Amid the turmoil sweeping global financial markets in recent months, the student analysts in the new Investment Management Program have had plenty to chew over. The group huddles four mornings a week from 7:30 to 8:30 to hash out investment ideas, with Lester joining them for a weekly session.
The honours program sprang in part from the “applied investments” course that Lester has taught since 1992. Students in that class invest money bequeathed to McGill specifically for the course. Every January, Lester divides the money into 12 parcels and apportions them to groups of students to manage throughout the entire calendar year until the following group of students takes over. With the aid of his partners, all trades are supervised in order to maintain good governance. The $1 million donated two decades ago had grown to about $2.5 million by the start of this year.

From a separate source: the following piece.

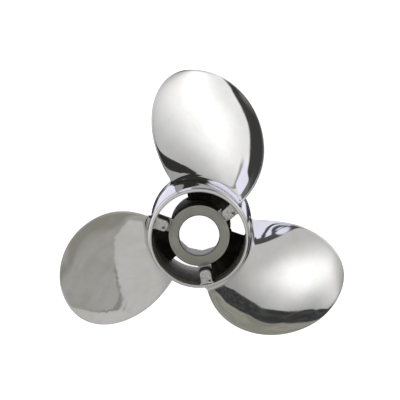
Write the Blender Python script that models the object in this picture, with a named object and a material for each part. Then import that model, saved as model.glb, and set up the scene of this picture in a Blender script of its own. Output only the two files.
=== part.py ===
"""Three-blade left-hand propeller with a through-hub exhaust, standing on its aft ring.

The shaft axis is Z and the front, gearcase end is up. Distances along the shaft are
drops: metres below the plane of the front rim. Angles are degrees about Z from +X.
"""

import math

import bmesh
import bpy
from mathutils import Vector

# Main sizes
TIP_RADIUS = 0.16825
BARREL_LENGTH = 0.1280
BALANCE_DROP = 0.0643
BLADES = 3
SEAM = 0.0003
SEGMENTS = 72

# Barrel: the tube that carries the blades
RIM_INNER_RADIUS = 0.0488
RIM_OUTER_RADIUS = 0.0514
BARREL_RADIUS = 0.0533
WALL_INNER_RADIUS = 0.0484
LIP_DROP = 0.0048
GROOVE_RADIUS = 0.0506
GROOVE_DROPS = (0.0056, 0.0068)
SHOULDER_DROP = 0.0084
COUNTERBORE_DROP = 0.0235
RIM_ROUND = 0.0005

# Diffuser ring: the flared end of the barrel
FLARE_DROP = 0.1085
FLARE_RADIUS = 0.0550
FLARE_INNER_RADIUS = 0.0522
FLARE_STEPS = 6

# Inner hub: thrust flange in front, socket behind it
HUB_RADIUS = 0.0324
HUB_FRONT_DROP = 0.0219
HUB_AFT_DROP = 0.1053
BORE_RADIUS = 0.0211
BORE_CHAMFER = 0.0007
HUB_CHAMFER = 0.0008
FLANGE_DEPTH = 0.0110
SOCKET_SIDES = 12
SOCKET_TURN = 3.0
SOCKET_APOTHEM = 0.0280
SOCKET_CORNER_RADIUS = 0.0288

# Ribs: helical webs between hub and barrel, each ending in a pad at the front
RIB_ANGLE = 40.2
RIB_SWEEP = 61.6
RIB_HALF_WIDTH = 0.0060
RIB_DRAFT = 0.0010
RIB_STRAIGHT_DROP = 0.0260
RIB_AFT_DROP = 0.0830
RIB_STEPS = 16
PAD_DROP = 0.0026
PAD_INNER_RADIUS = 0.0350
PAD_NOSE = 0.0022

# Offset table of the blade: fraction of the tip radius, then the angle and the drop of
# the leading edge, then those of the trailing edge
BLADE_TABLE = (
    (0.310, 38.2, 0.0172, 124.5, 0.1058),
    (0.400, 39.5, 0.0242, 123.7, 0.1048),
    (0.500, 43.0, 0.0320, 122.0, 0.1056),
    (0.600, 48.2, 0.0401, 119.7, 0.1073),
    (0.700, 54.9, 0.0486, 116.6, 0.1087),
    (0.800, 62.8, 0.0585, 112.7, 0.1088),
    (0.900, 72.5, 0.0716, 107.5, 0.1074),
    (0.975, 83.2, 0.0833, 101.0, 0.1045),
    (1.000, 93.8, 0.0963, 93.8, 0.0963),
)
ROOT_THICKNESS = 0.0090
TIP_THICKNESS = 0.0020
EDGE_THICKNESS = 0.0011
CAMBER = 0.030
SPAN_STEPS = 20
CHORD_STEPS = 14
TIP_FLAT = 0.012

STEEL = (0.62, 0.62, 0.60, 1.0)
CAST_STEEL = (0.50, 0.50, 0.47, 1.0)


def clear_scene():
    for old in list(bpy.data.objects):
        bpy.data.objects.remove(old, do_unlink=True)


def height(drop):
    return BALANCE_DROP - drop


def at(radius, degrees, drop):
    turn = math.radians(degrees)
    return Vector((radius * math.cos(turn), radius * math.sin(turn), height(drop)))


def steel(name, color, roughness):
    material = bpy.data.materials.new(name)
    material.use_nodes = True
    shader = material.node_tree.nodes["Principled BSDF"]
    shader.inputs["Base Color"].default_value = color
    shader.inputs["Metallic"].default_value = 1.0
    shader.inputs["Roughness"].default_value = roughness
    return material


def add_solid(name, work, material, sharp_degrees):
    """Make an object of a finished bmesh, with its faces pointing out."""
    bmesh.ops.recalc_face_normals(work, faces=work.faces)
    mesh = bpy.data.meshes.new(name)
    work.to_mesh(mesh)
    work.free()
    mesh.materials.append(material)
    mesh.shade_smooth()
    mesh.set_sharp_from_angle(angle=math.radians(sharp_degrees))
    solid = bpy.data.objects.new(name, mesh)
    bpy.context.scene.collection.objects.link(solid)
    return solid


def bridge(work, first, second):
    """Join two closed loops of as many points with quads."""
    for index in range(len(first)):
        after = (index + 1) % len(first)
        work.faces.new((first[index], first[after], second[after], second[index]))


def cap_with_strip(work, loop):
    """Close a loop whose first half runs along one side and second half back."""
    last = len(loop) - 1
    for index in range(len(loop) // 2 - 1):
        work.faces.new(
            (loop[index], loop[index + 1], loop[last - index - 1], loop[last - index])
        )


def turned(name, profile, material, start=0.0):
    """Turn a closed profile, a function of the angle that gives (radius, drop) points."""
    work = bmesh.new()
    loops = []
    for index in range(SEGMENTS):
        degrees = start + 360.0 * index / SEGMENTS
        loops.append([work.verts.new(at(r, degrees, d)) for r, d in profile(degrees)])
    for index, loop in enumerate(loops):
        bridge(work, loop, loops[(index + 1) % SEGMENTS])
    return add_solid(name, work, material, 35.0)


def lofted(name, sections, material):
    """Loft through the sections and close both ends with strips."""
    work = bmesh.new()
    loops = [[work.verts.new(point) for point in section] for section in sections]
    for index in range(len(loops) - 1):
        bridge(work, loops[index], loops[index + 1])
    cap_with_strip(work, loops[0])
    cap_with_strip(work, loops[-1])
    return add_solid(name, work, material, 40.0)


def barrel_profile(degrees):
    """The rim with its groove, then the plain tube down to the diffuser ring."""
    seam_drop = FLARE_DROP - SEAM
    return (
        (RIM_INNER_RADIUS, RIM_ROUND),
        (RIM_INNER_RADIUS + RIM_ROUND, 0.0),
        (RIM_OUTER_RADIUS - RIM_ROUND, 0.0),
        (RIM_OUTER_RADIUS, RIM_ROUND),
        (RIM_OUTER_RADIUS, LIP_DROP),
        (GROOVE_RADIUS, GROOVE_DROPS[0]),
        (GROOVE_RADIUS, GROOVE_DROPS[1]),
        (BARREL_RADIUS, SHOULDER_DROP),
        (BARREL_RADIUS, seam_drop),
        (WALL_INNER_RADIUS, seam_drop),
        (WALL_INNER_RADIUS, COUNTERBORE_DROP + RIM_ROUND),
        (RIM_INNER_RADIUS, COUNTERBORE_DROP),
    )


def diffuser_profile(degrees):
    """The wall opens out along a smooth curve to the aft rim."""
    outer = []
    inner = []
    for step in range(FLARE_STEPS + 1):
        along = step / FLARE_STEPS
        opening = along * along
        drop = FLARE_DROP + (BARREL_LENGTH - FLARE_DROP) * along
        outer.append((BARREL_RADIUS + (FLARE_RADIUS - BARREL_RADIUS) * opening, drop))
        spread = FLARE_INNER_RADIUS - WALL_INNER_RADIUS
        inner.append((WALL_INNER_RADIUS + spread * opening, drop))
    return outer + inner[::-1]


def hub_profile(degrees):
    """The thrust flange, the bore through it, and the many-sided socket behind."""
    flange_back = HUB_FRONT_DROP + FLANGE_DEPTH
    side = 360.0 / SOCKET_SIDES
    off_flat = math.radians((degrees - SOCKET_TURN) % side - side / 2)
    socket = min(SOCKET_APOTHEM / math.cos(off_flat), SOCKET_CORNER_RADIUS)
    return (
        (HUB_RADIUS, HUB_AFT_DROP),
        (HUB_RADIUS, HUB_FRONT_DROP + HUB_CHAMFER),
        (HUB_RADIUS - HUB_CHAMFER, HUB_FRONT_DROP),
        (BORE_RADIUS + BORE_CHAMFER, HUB_FRONT_DROP),
        (BORE_RADIUS, HUB_FRONT_DROP + BORE_CHAMFER),
        (BORE_RADIUS, flange_back),
        (socket, flange_back),
        (socket, HUB_AFT_DROP),
    )


def rib_section(middle, drop, inner_radius, nose, half_width):
    """One level cut through a rib: its nose, out along one side, back along the other."""
    outer_radius = WALL_INNER_RADIUS - SEAM

    def corner(radius, side):
        return at(radius, middle + side * math.degrees(half_width / radius), drop)

    radii = [inner_radius, (inner_radius + outer_radius) / 2, outer_radius]
    one_side = [corner(radius, -1.0) for radius in radii]
    other_side = [corner(radius, 1.0) for radius in reversed(radii)]
    tip = inner_radius - nose
    return [corner(tip, -0.5)] + one_side + other_side + [corner(tip, 0.5)]


def rib_levels():
    """Drop, inner radius and nose of each level, with a ledge level with the hub."""
    pad = (PAD_INNER_RADIUS + PAD_NOSE, PAD_NOSE)
    web = (HUB_RADIUS + SEAM, 0.0)
    levels = [(PAD_DROP, *pad), (HUB_FRONT_DROP - SEAM, *pad)]
    levels.append((HUB_FRONT_DROP + SEAM, *web))
    for step in range(RIB_STEPS + 1):
        drop = RIB_STRAIGHT_DROP
        drop += (RIB_AFT_DROP - RIB_STRAIGHT_DROP) * step / RIB_STEPS
        levels.append((drop, *web))
    return levels


def rib_turn(drop):
    """The rib runs straight aft from its pad, then turns at an even pitch."""
    along = (drop - RIB_STRAIGHT_DROP) / (RIB_AFT_DROP - RIB_STRAIGHT_DROP)
    return RIB_SWEEP * max(0.0, along)


def build_rib(number, turn, material):
    sections = []
    for drop, inner_radius, nose in rib_levels():
        middle = RIB_ANGLE + turn + rib_turn(drop)
        grown = min(1.0, drop / RIB_STRAIGHT_DROP)
        half_width = RIB_HALF_WIDTH + RIB_DRAFT * grown
        sections.append(rib_section(middle, drop, inner_radius, nose, half_width))
    return lofted("rib_%d" % number, sections, material)


def table_row(fraction):
    """Read the offset table between its rows with a smooth cubic.

    The edges close at the tip as the square root of the distance to it, so that root
    is the variable, and the curve stays even right up to the tip.
    """
    where = math.sqrt(max(0.0, 1.0 - fraction))
    knots = [math.sqrt(1.0 - row[0]) for row in BLADE_TABLE]
    last = len(knots) - 2
    span = next((i for i in range(last + 1) if where >= knots[i + 1]), last)
    low = max(span - 1, 0)
    picked = range(low, min(low + 4, len(knots)))
    if len(picked) < 4:
        picked = range(len(knots) - 4, len(knots))
    values = []
    for column in range(1, 5):
        total = 0.0
        for i in picked:
            weight = 1.0
            for j in picked:
                if i != j:
                    weight *= (where - knots[j]) / (knots[i] - knots[j])
            total += weight * BLADE_TABLE[i][column]
        values.append(total)
    return values


def blade_section(fraction, turn):
    """One section of the blade on a cylinder: along the forward side, back aft."""
    radius = TIP_RADIUS * fraction
    lead_angle, lead_drop, trail_angle, trail_drop = table_row(fraction)
    across = radius * math.radians(trail_angle - lead_angle)
    down = trail_drop - lead_drop
    chord = math.hypot(across, down)
    grown = (1.0 - fraction) / (1.0 - BLADE_TABLE[0][0])
    thickest = TIP_THICKNESS + (ROOT_THICKNESS - TIP_THICKNESS) * grown
    forward = []
    aft = []
    for step in range(CHORD_STEPS + 1):
        x = (1.0 - math.cos(math.pi * step / CHORD_STEPS)) / 2
        arch = 4.0 * x * (1.0 - x)
        half = EDGE_THICKNESS / 2 + (thickest - EDGE_THICKNESS) / 2 * arch ** 0.75
        for side, offset in ((forward, half), (aft, -half)):
            lift = CAMBER * chord * arch + offset
            degrees = lead_angle + (trail_angle - lead_angle) * x
            degrees += math.degrees(lift * down / chord / radius)
            drop = lead_drop + down * x - lift * across / chord
            side.append(at(radius, degrees + turn, drop))
    return forward + aft[::-1]


def build_blade(number, turn, material):
    root = math.sqrt(1.0 - (BARREL_RADIUS + SEAM) / TIP_RADIUS)
    sections = []
    for step in range(SPAN_STEPS + 1):
        where = root + (TIP_FLAT - root) * step / SPAN_STEPS
        sections.append(blade_section(1.0 - where * where, turn))
    return lofted("blade_%d" % number, sections, material)


def build_propeller():
    clear_scene()
    turned("outer_barrel", barrel_profile, steel("barrel_steel", STEEL, 0.12))
    turned("diffuser_ring", diffuser_profile, steel("ring_steel", STEEL, 0.10))
    turned("inner_hub", hub_profile, steel("hub_steel", CAST_STEEL, 0.38), SOCKET_TURN)
    for number in range(1, BLADES + 1):
        turn = -360.0 / BLADES * (number - 1)
        build_rib(number, turn, steel("rib_%d_steel" % number, CAST_STEEL, 0.50))
        build_blade(number, turn, steel("blade_%d_steel" % number, STEEL, 0.08))


build_propeller()
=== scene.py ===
"""The looks of a polished three-blade boat propeller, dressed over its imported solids.

Metres throughout. The shaft axis is Z with the front, gearcase end up. A drop is a
distance below the plane of the front rim, and angles are degrees about Z from +X.
"""

import math
from collections import namedtuple

import bpy
import numpy as np
from mathutils import Matrix, Vector


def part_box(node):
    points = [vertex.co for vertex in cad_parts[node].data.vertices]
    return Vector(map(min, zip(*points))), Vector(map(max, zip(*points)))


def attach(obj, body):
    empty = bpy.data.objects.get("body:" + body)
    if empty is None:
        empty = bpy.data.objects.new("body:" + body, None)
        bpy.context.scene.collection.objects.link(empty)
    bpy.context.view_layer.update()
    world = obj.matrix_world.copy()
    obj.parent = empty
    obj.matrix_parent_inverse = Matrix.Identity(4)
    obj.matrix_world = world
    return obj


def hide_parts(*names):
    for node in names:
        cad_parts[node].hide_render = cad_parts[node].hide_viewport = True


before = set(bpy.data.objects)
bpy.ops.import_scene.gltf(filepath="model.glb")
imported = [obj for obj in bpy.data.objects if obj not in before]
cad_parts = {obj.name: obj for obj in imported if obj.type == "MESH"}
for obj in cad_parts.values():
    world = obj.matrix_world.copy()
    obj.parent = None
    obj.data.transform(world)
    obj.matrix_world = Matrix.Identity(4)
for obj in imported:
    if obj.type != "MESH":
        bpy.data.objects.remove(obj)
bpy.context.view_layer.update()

# Sizes that all the pieces share, and the turns of the three blades and ribs
TIP_RADIUS = 0.16825
BARREL_LENGTH = 0.1280
FRONT_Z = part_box("outer_barrel")[1].z
AFT_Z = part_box("diffuser_ring")[0].z
TURNS = (0.0, -120.0, -240.0)

# Barrel and diffuser ring. The inner wall runs straight down to the taper and opens
# behind it. Faces within the margin of the wall are dull. The flare opens for the most
# part at its very end, by the share given.
RIM_INNER_RADIUS = 0.0488
RIM_OUTER_RADIUS = 0.0514
BARREL_RADIUS = 0.0533
WALL_INNER_RADIUS = 0.0484
LIP_DROP = 0.0048
GROOVE_RADIUS = 0.0506
GROOVE_DROPS = (0.0058, 0.0068)
SHOULDER_DROP = 0.0084
STEP_DROP = 0.0235
STEP_BEVEL = 0.0006
FLARE_DROP = 0.1085
FLARE_RADIUS = 0.0550
FLARE_END_SHARE = 0.65
TAPER_DROP = 0.0830
TAPER_END_RADIUS = 0.0502
TAPER_END_DROP = 0.1215
FLARE_INNER_RADIUS = 0.0522
WALL_MARGIN = 0.0006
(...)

The course proved popular with corporate recruiters, who suggested that Desautels expand it, Lester says. “That was sort of the impetus for getting Desautels Capital Management going.” Under the new honours program, Desautels Capital charges outside investors a fee to manage their funds. Unlike Lester Asset Management, which serves high net-worth individuals, Desautels Capital targets financial institutions and corporations with billions of dollars in funds to invest. For such institutions, allocating $1 million or more to the McGill students may represent a sliver of their overall portfolios. But the relationship offers a potentially valuable recruiting tool.
“These big institutions spend a fortune on recruiting,” yet often have little to go on beyond academic transcripts when they screen candidates, Lester notes. “Here they’re going to have a perfect opportunity to see these potential future employees in action.”